Eu sei que pode até haver pastores que não conseguem realizar um bom trabalho, mas continuam a ser gente e necessitam ser tratados pelo menos como gente. Eu sei que há pastores autoritários, mas também são gente. Eu sei que há pastores cujo sermão nem sempre tem bom conteúdo. Tem pastor que é sanguíneo demais, mas também há coléricos, melancólicos, fleumáticos. Pode até haver pastor que sofre de alguma neurose. Todos são gente.
Já se passam 36 anos desde a minha consagração ao ministério. A maior parte vivi dividindo tempo entre o trabalho denominacional e o eclesiástico; se não estava pastoreando, estava colaborando com o ministério de algum colega, em geral na área de educação. Sei que há comentários justos sobre a atitude de alguns pastores, mas transformar o pastor em sobremesa do almoço de todo o domingo, isso já é demais castillo de salto!

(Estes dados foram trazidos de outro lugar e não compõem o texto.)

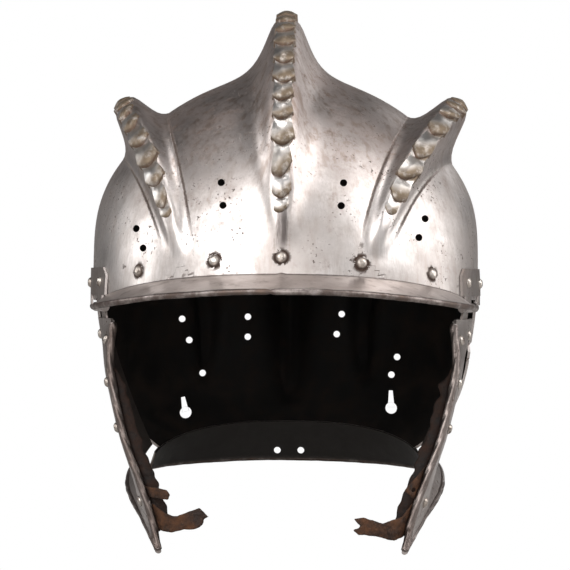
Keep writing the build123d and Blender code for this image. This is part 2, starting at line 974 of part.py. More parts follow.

Seja como for o seu pastor, você já orou em favor dele hoje? Já tentou dialogar com ele procurando ajudá-lo como você gostaria de ser ajudado numa situação semelhante? E se ele não dá chance para isso, você já entregou a situação para Deus e pediu-lhe para encontrar o momento e as palavras certas?
Um dia um jovem seminarista, líder em sua igreja, apareceu em meu gabinete na Faculdade que dirijo e me pediu para ouvi-lo e aconselhá-lo, pois estava muito zangado com seu pastor por causa de algumas atitudes que ele estava tendo. Ele começou a se exaltar tanto sobre o assunto que num determinado momento me disse que o único caminho era o pastor sair imediatamente da igreja e deixá-los em paz. Eu lhe perguntei de imediato: “O pastor é casado? Tem filhos? Qual a idade deles? A casa em que mora o pastor é da igreja ou é dele mesmo?” Ao que ele me respondeu que ele era casado, tinha filhos, eram crianças em idade escolar e morava na casa pastoral da igreja. “Quer dizer que você deseja que o pastor saia da igreja nos próximos dias?” Ele me respondeu que sim. Eu continuei “Onde ele vai morar? E a sua esposa? Seus filhos que já possuem um relacionamento na escola como vão ficar? Eles terão de parar os estudos de uma hora para outra?” O jovem quase que deu um salto da cadeira e me disse: “Professor, o que é isso? Eu não tinha pensado nestas coisas!” Eu lhe disse que até poderia o pastor dele estar errado e até ter sido inconveniente, mas que ele era também gente, que sua esposa era gente e que seus filhos eram gente e que necessitavam pelo menos ser tratados como gente e que eles deveriam buscar um diálogo com aquele pastor e trabalhar mais na situação.
Não sei o que aconteceu depois, mas o espanto daquele jovem me deixou também espantado, pois, investindo grande parte do meu tempo na vida denominacional tenho tido a oportunidade de me assentar ao lado dos membros da igreja e ouvi-los mais abertamente e já vi repetidas vezes a mesma situação. Se há pastores que podem até manipular pessoas, há também líderes que até podem tratar o pastor como uma peça de descarte, sem a mínima preocupação dele como gente.
É certo que um pastor não pode tratar com autoritarismo, indelicadeza, omissão ou irresponsabilidade ao rebanho. Mas também a igreja não pode tratar o pastor como se fosse uma máquina, como se fosse alguém sem sentimentos, sem família, que não tivesse dor e fosse impermeável ao sofrimento. Afinal pastor também é gente.
Portanto, deixo o meu recado tanto a pastores como a líderes e membros em geral da igreja: o diálogo é sempre o caminho, se ele não for possível, a oração e a dependência de Deus são a avenida para a manutenção saudável da vida na igreja.